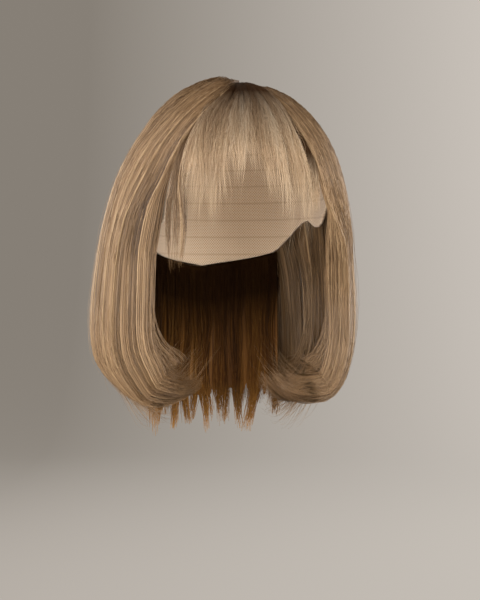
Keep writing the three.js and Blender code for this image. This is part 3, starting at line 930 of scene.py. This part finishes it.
@dataclass(kw_only=True)
class Lengths(HairPiece):
    """The long hair from the whorl to the curled ends, over a side or the back of the cap.

    The body is how far the outside stands off the cap: at the crown the crown body times the lift of its
    turn, and at the fullest the side body times the fullness of its turn. The curl depth is how far the
    curled ends reach in past the cap's side. The hair lies on the cap with at least the lying way between,
    leaves it over the free falls, and may come in under it over the falls where the cap ends. The parting
    is where the front edge lies down to the fringe's level. The edge lift is how much higher the curl of
    the front edge runs, between the two stretches along the piece over which it rises and sinks.
    """

    outline: Outline
    front: Table
    fullness: Table = Table(((0, 0.1), (45, 0.24), (70, 0.42), (84, 0.55), (100, 0.84), (118, 0.955),
                             (145, 0.9), (180, 0.76)))
    crown_lift: Table = Table(((-180, 0.8), (-120, 0.95), (-51, 1.0), (-49, 0.55), (0, 0.5), (60, 0.6),
                               (120, 0.66), (180, 0.8)))
    slot: str = "hair_lengths"
    finish: HairFinish = BLOND
    back_turn: float = 125.0
    side_body: float = 0.060
    mean_body: float = 0.045
    crown_body: float = 0.013
    curl_depth: float = 0.050
    thickness: float = 0.020
    tip_thickness: float = 0.0024
    least_thickness: float = 0.001
    lying: float = 2.7 * MILLIMETRE
    free_falls: Pair = (0.8, 1.35)
    cap_ends: Pair = (1.05, 1.3)
    core_start: float = 0.004
    core_sink: float = 1.0 * MILLIMETRE
    core_span: Pair = (0.03, 0.996)
    front_rounding: float = 14.0
    front_falls: Pair = (0.6, 1.0)
    front_drop: float = 0.005
    fringe_level: float = 0.0078
    parting_slope: float = 20.0
    parting_start: Pair = (0.06, 0.2)
    parting_end: Pair = (0.78, 1.02)
    edge_lift: float = 0.0
    edge_rises: Pair = (0.58, 0.8)
    edge_sinks: Pair = (0.86, 1.0)
    edge_width: float = 0.25
    edge_thinning: float = 0.0
    point_shift: float = 0.09

    def body(self, turn: Array, fall: Array, out: Array) -> Array:
        """Gives how far the outside stands off the cap: from the crown's height to the full body."""
        start = self.crown_body * self.crown_lift.at(signed(turn))
        full = self.side_body * self.fullness.at(np.abs(signed(turn)))
        outside = start + out * np.where(out > 0, full - start, self.curl_depth)
        if self.back_turn > HALF_ROUND:
            return outside
        inside = np.abs(turn) - self.front.at(fall)
        rounding = (1 - smooth(inside, 0, self.front_rounding)) * smooth(fall, *self.front_falls)
        parting = (1 - smooth(inside, 0, self.parting_slope)) * (1 - smooth(fall, *self.parting_end))
        parting = parting * smooth(fall, *self.parting_start)
        outside = outside - rounding * self.front_drop
        return blend(outside, np.minimum(outside, self.fringe_level), parting)

    def lay(self, across: Array, along: Array, depth: Array, lift: Array) -> tuple[Array, Array, Array]:
        """Finds places: along the outline, and square to it by the depth, as HairPiece.lay says."""
        fall, out, wall = self.outline.by_length(self.cap, along, self.mean_body, self.curl_depth)
        front = self.front.at(fall)
        turn = self.side.value * (front + (self.back_turn - front) * across)
        outside = self.body(turn, fall, out)
        drift, sink = np.gradient(outside, axis=1), np.gradient(self.cap.drop(fall), axis=1)
        length = np.hypot(drift, sink) + TINY
        free = smooth(fall, *self.free_falls)
        at_edge = 1 - smooth(across, 0.0, self.edge_width)
        full = (self.thickness * wall + self.tip_thickness) * (1 - self.edge_thinning * at_edge)
        held = outside - self.lying
        below = self.curl_depth * smooth(fall, *self.cap_ends)
        above_curl = (out > 0) | (fall < self.cap_ends[0])
        room = np.where(above_curl, np.minimum(held + below, blend(held, full, free)), full)
        inside = depth * np.maximum(room, self.least_thickness) - lift
        offset = outside - inside * blend(1.0, sink / length, free)
        offset = np.where(above_curl, np.maximum(offset, self.lying - below), offset)
        points = self.cap.point(turn, fall, offset)
        higher = self.edge_lift * at_edge * smooth(along, *self.edge_rises)
        higher = higher * (1 - smooth(along, *self.edge_sinks))
        points[..., 2] += higher - inside * (drift / length) * free
        return points, self.cap.normal(turn, fall), self.cap.beside(turn)


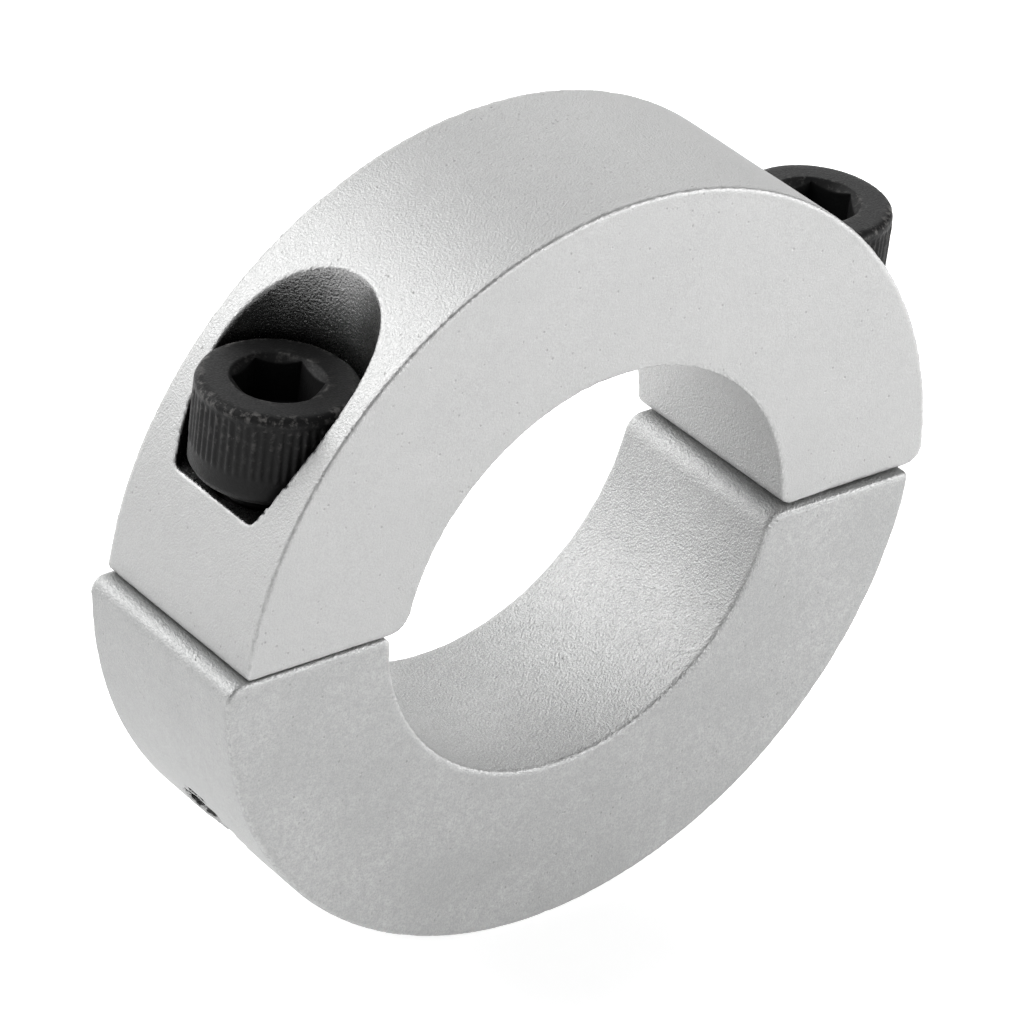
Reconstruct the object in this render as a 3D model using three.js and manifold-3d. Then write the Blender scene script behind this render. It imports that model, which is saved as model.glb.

» GIVEN TASK: Please give an exact restatement of only the lines from the beginning of the material above to the line with "of the cap.", inclusive.

» EXERCISE SOLUTION:
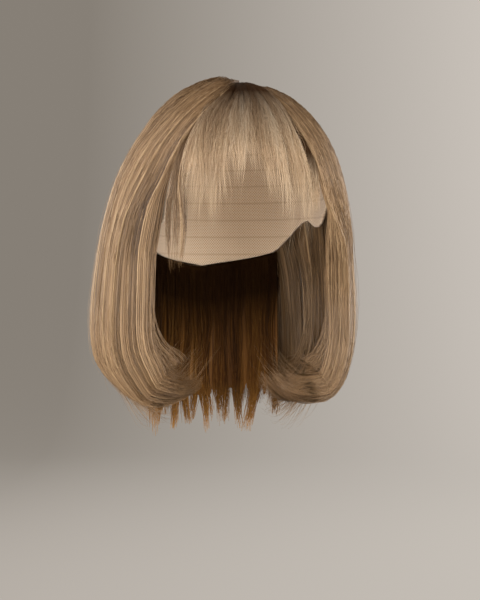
Keep writing the three.js and Blender code for this image. This is part 3, starting at line 930 of scene.py. This part finishes it.
@dataclass(kw_only=True)
class Lengths(HairPiece):
    """The long hair from the whorl to the curled ends, over a side or the back of the cap.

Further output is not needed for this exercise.